*TO BE DONE*
Give every entry again, word for word.
[start of MATERIALS PROVIDED]
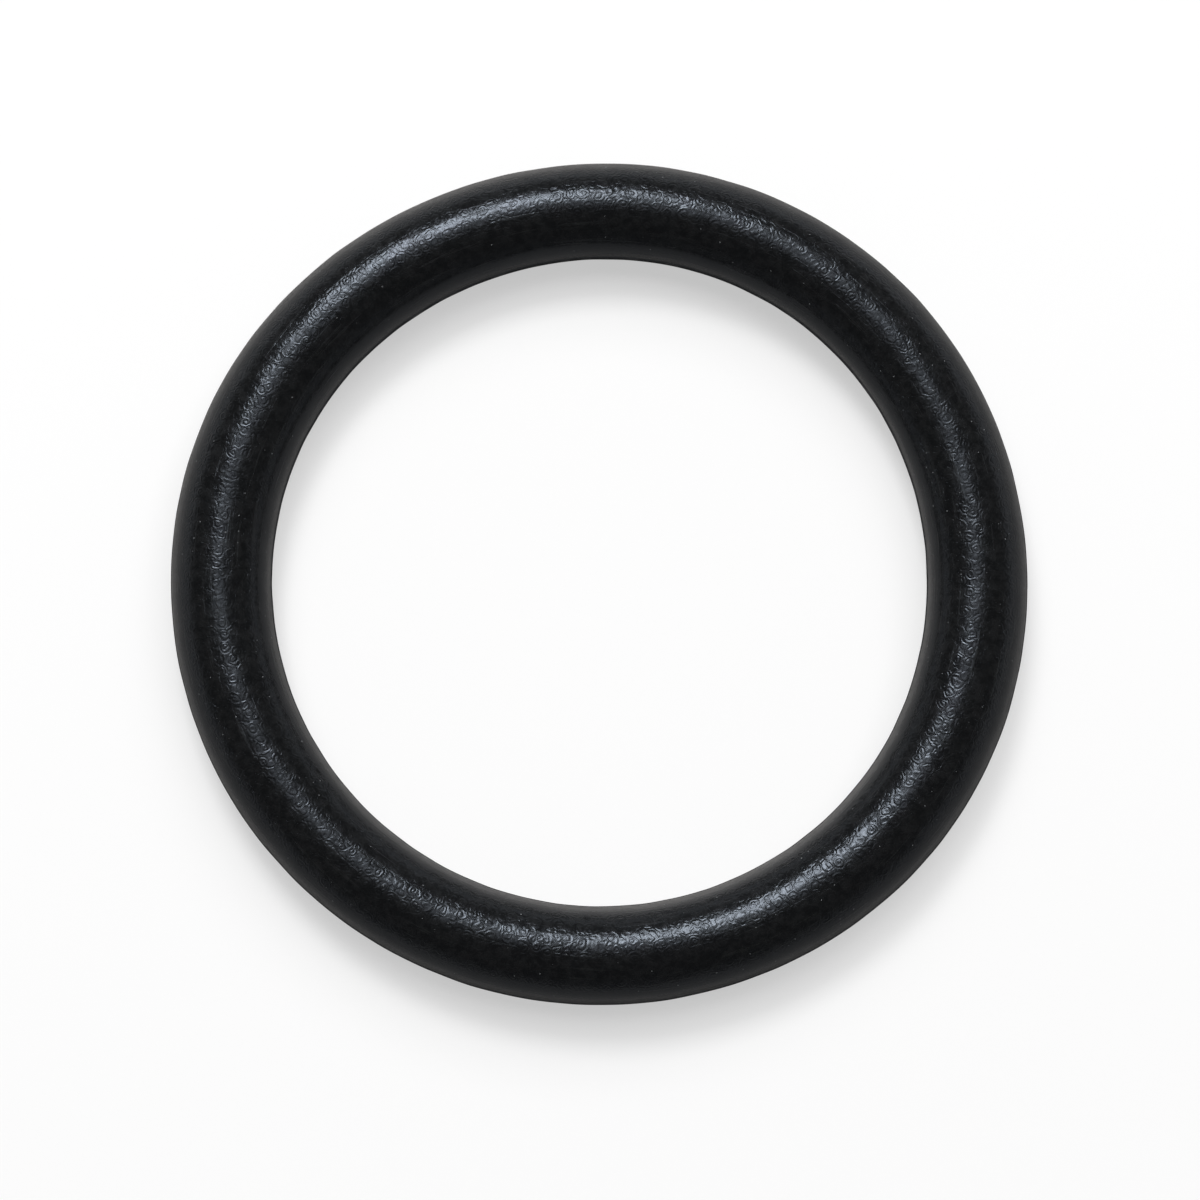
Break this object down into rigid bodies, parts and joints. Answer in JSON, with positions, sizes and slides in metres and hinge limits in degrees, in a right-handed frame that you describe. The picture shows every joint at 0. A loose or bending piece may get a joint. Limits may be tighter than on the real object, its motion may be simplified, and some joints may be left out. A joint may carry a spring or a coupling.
{
  "type": "o-ring seal",
  "caption": "Plain black rubber O-ring: a closed ring of round section that seals a joint when it is squeezed in a groove.",
  "frame": {"origin": "centre of the ring, in the plane that halves its section", "axes": "+Z along the ring's axis; the ring lies flat, on its lowest circle"},
  "size_m": [0.0306, 0.0306, 0.0036],
  "materials": {
    "black_rubber": "satin moulded nitrile rubber"
  },
  "bodies": {
    "root": {"o_ring": "black_rubber"}
  },
  "joints": []
}
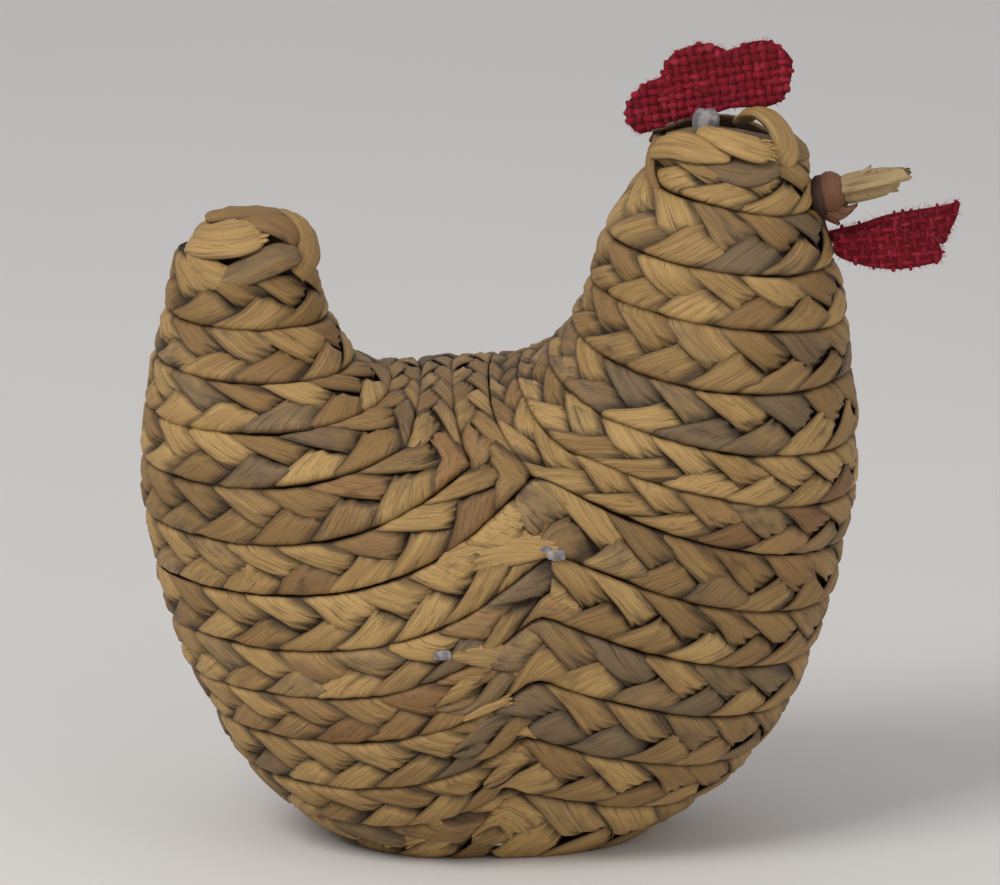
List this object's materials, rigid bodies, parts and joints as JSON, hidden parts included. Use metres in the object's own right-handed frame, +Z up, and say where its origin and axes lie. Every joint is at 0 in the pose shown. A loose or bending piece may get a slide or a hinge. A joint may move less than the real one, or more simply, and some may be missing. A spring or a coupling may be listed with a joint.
{
  "type": "hen figurine",
  "caption": "Standing hen figurine of flat plaited leaf wound on a padded form, with upright tail and neck, a red cloth comb and wattle and a rolled leaf beak.",
  "frame": {"origin": "middle of the flat underside, on the surface that the hen stands on", "axes": "+X from the tail to the beak, +Y to the back of the picture's view, +Z up"},
  "size_m": [0.1931, 0.0988, 0.192],
  "materials": {
    "plait": "dried plant leaf, plaited, soft sheen",
    "dark_leaf": "dried plant leaf, darker and matt",
    "pale_leaf": "rolled pale leaf stalk, dry and fibrous",
    "form": "plain brown padded form, hidden",
    "red_cloth": "coarse open weave, frayed at the cut edge",
    "glue": "cloudy set glue, smooth"
  },
  "bodies": {
    "root": {"padded_form": "form", "tail_plait": "plait", "neck_plait": "plait", "body_plait_1": "plait", "body_plait_2": "plait", "body_plait_3": "plait", "body_plait_4": "plait", "body_plait_5": "plait", "body_plait_6": "plait", "base_coil": "plait", "tail_cap_plait": "plait", "tail_tip_knot": "plait", "crown_plait": "plait", "crown_knot": "dark_leaf", "crown_loop": "plait", "comb": "red_cloth", "comb_glue": "glue", "beak_knot": "dark_leaf", "beak_stem": "pale_leaf", "wattle_front": "red_cloth", "wattle_back": "red_cloth"}
  },
  "joints": []
}
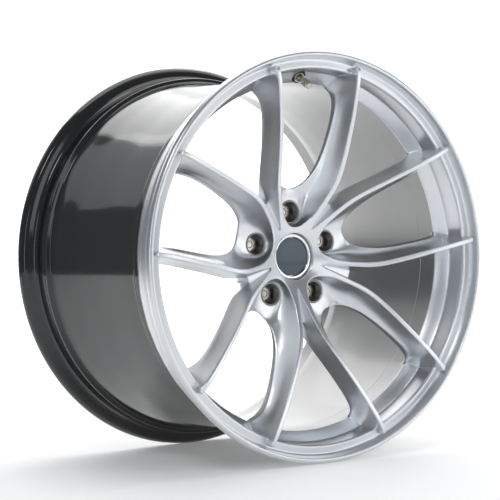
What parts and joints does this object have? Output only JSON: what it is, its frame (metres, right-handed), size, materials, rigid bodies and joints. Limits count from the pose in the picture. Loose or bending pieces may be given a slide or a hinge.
[end of MATERIALS PROVIDED]
*WRITTEN SOLUTION*
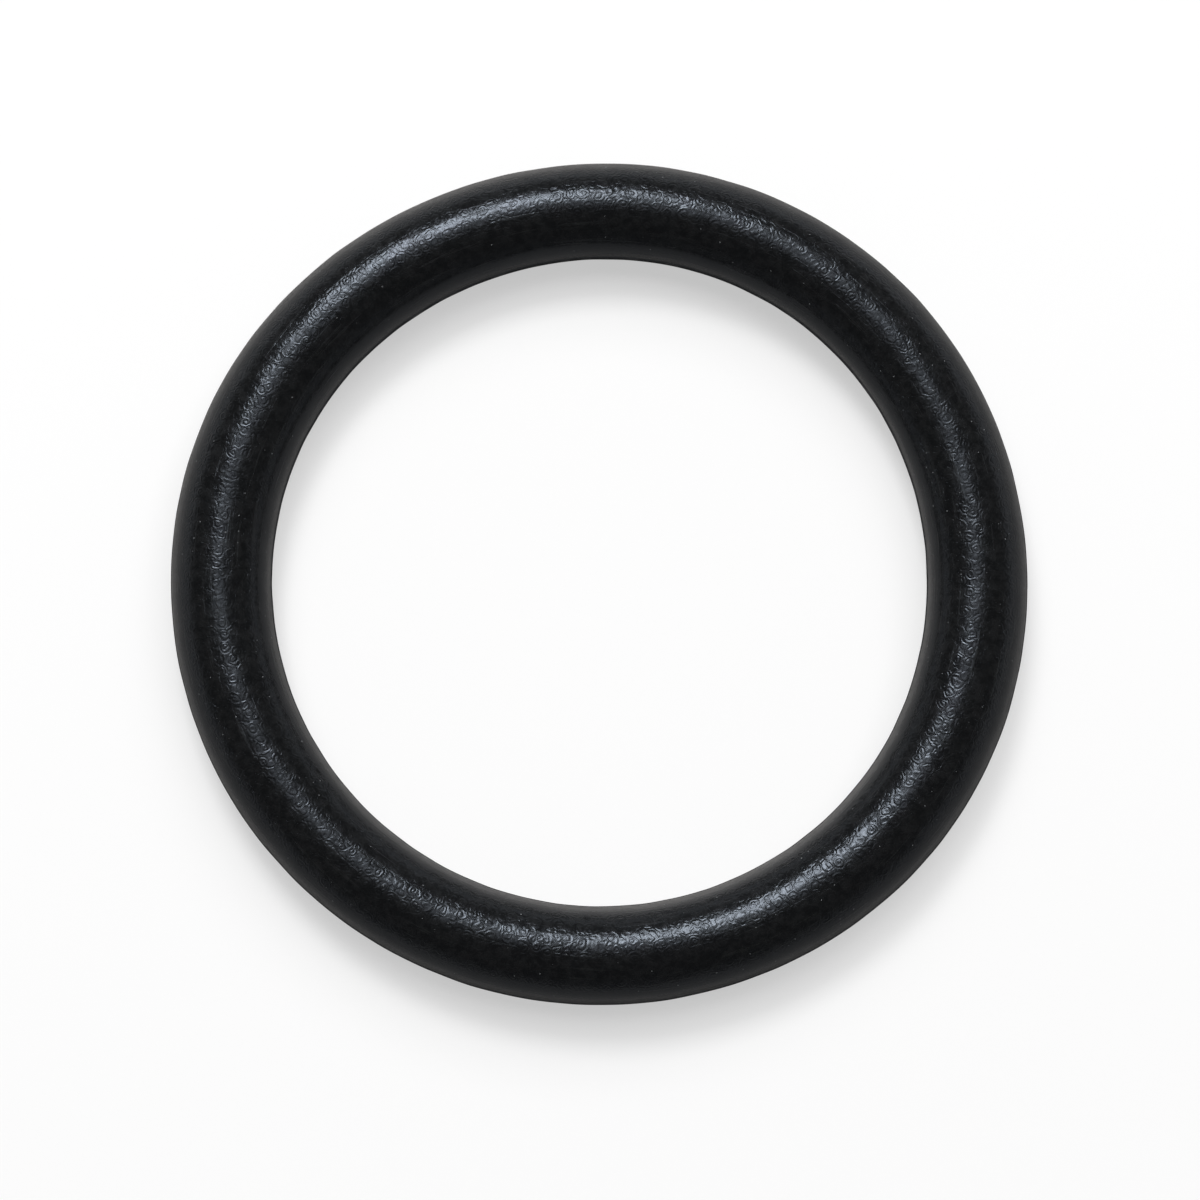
Break this object down into rigid bodies, parts and joints. Answer in JSON, with positions, sizes and slides in metres and hinge limits in degrees, in a right-handed frame that you describe. The picture shows every joint at 0. A loose or bending piece may get a joint. Limits may be tighter than on the real object, its motion may be simplified, and some joints may be left out. A joint may carry a spring or a coupling.
{
  "type": "o-ring seal",
  "caption": "Plain black rubber O-ring: a closed ring of round section that seals a joint when it is squeezed in a groove.",
  "frame": {"origin": "centre of the ring, in the plane that halves its section", "axes": "+Z along the ring's axis; the ring lies flat, on its lowest circle"},
  "size_m": [0.0306, 0.0306, 0.0036],
  "materials": {
    "black_rubber": "satin moulded nitrile rubber"
  },
  "bodies": {
    "root": {"o_ring": "black_rubber"}
  },
  "joints": []
}
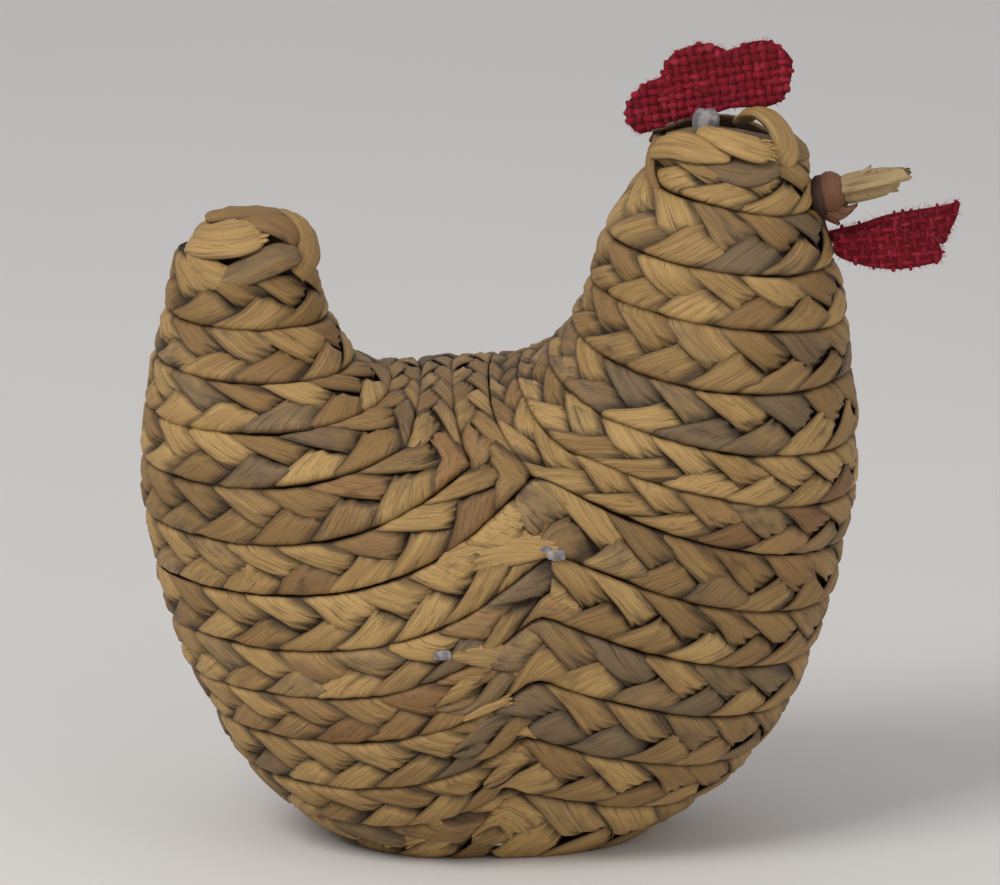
List this object's materials, rigid bodies, parts and joints as JSON, hidden parts included. Use metres in the object's own right-handed frame, +Z up, and say where its origin and axes lie. Every joint is at 0 in the pose shown. A loose or bending piece may get a slide or a hinge. A joint may move less than the real one, or more simply, and some may be missing. A spring or a coupling may be listed with a joint.
{
  "type": "hen figurine",
  "caption": "Standing hen figurine of flat plaited leaf wound on a padded form, with upright tail and neck, a red cloth comb and wattle and a rolled leaf beak.",
  "frame": {"origin": "middle of the flat underside, on the surface that the hen stands on", "axes": "+X from the tail to the beak, +Y to the back of the picture's view, +Z up"},
  "size_m": [0.1931, 0.0988, 0.192],
  "materials": {
    "plait": "dried plant leaf, plaited, soft sheen",
    "dark_leaf": "dried plant leaf, darker and matt",
    "pale_leaf": "rolled pale leaf stalk, dry and fibrous",
    "form": "plain brown padded form, hidden",
    "red_cloth": "coarse open weave, frayed at the cut edge",
    "glue": "cloudy set glue, smooth"
  },
  "bodies": {
    "root": {"padded_form": "form", "tail_plait": "plait", "neck_plait": "plait", "body_plait_1": "plait", "body_plait_2": "plait", "body_plait_3": "plait", "body_plait_4": "plait", "body_plait_5": "plait", "body_plait_6": "plait", "base_coil": "plait", "tail_cap_plait": "plait", "tail_tip_knot": "plait", "crown_plait": "plait", "crown_knot": "dark_leaf", "crown_loop": "plait", "comb": "red_cloth", "comb_glue": "glue", "beak_knot": "dark_leaf", "beak_stem": "pale_leaf", "wattle_front": "red_cloth", "wattle_back": "red_cloth"}
  },
  "joints": []
}
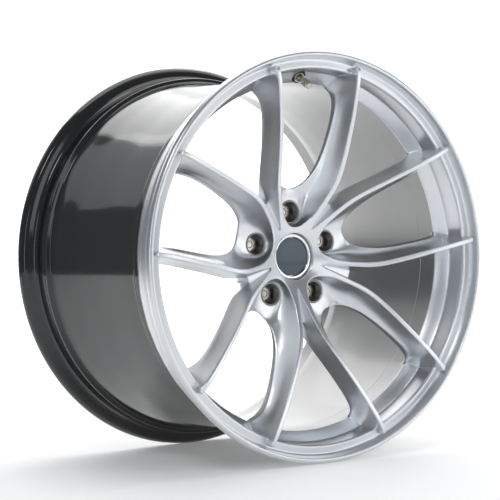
What parts and joints does this object have? Output only JSON: what it is, its frame (metres, right-handed), size, materials, rigid bodies and joints. Limits count from the pose in the picture. Loose or bending pieces may be given a slide or a hinge.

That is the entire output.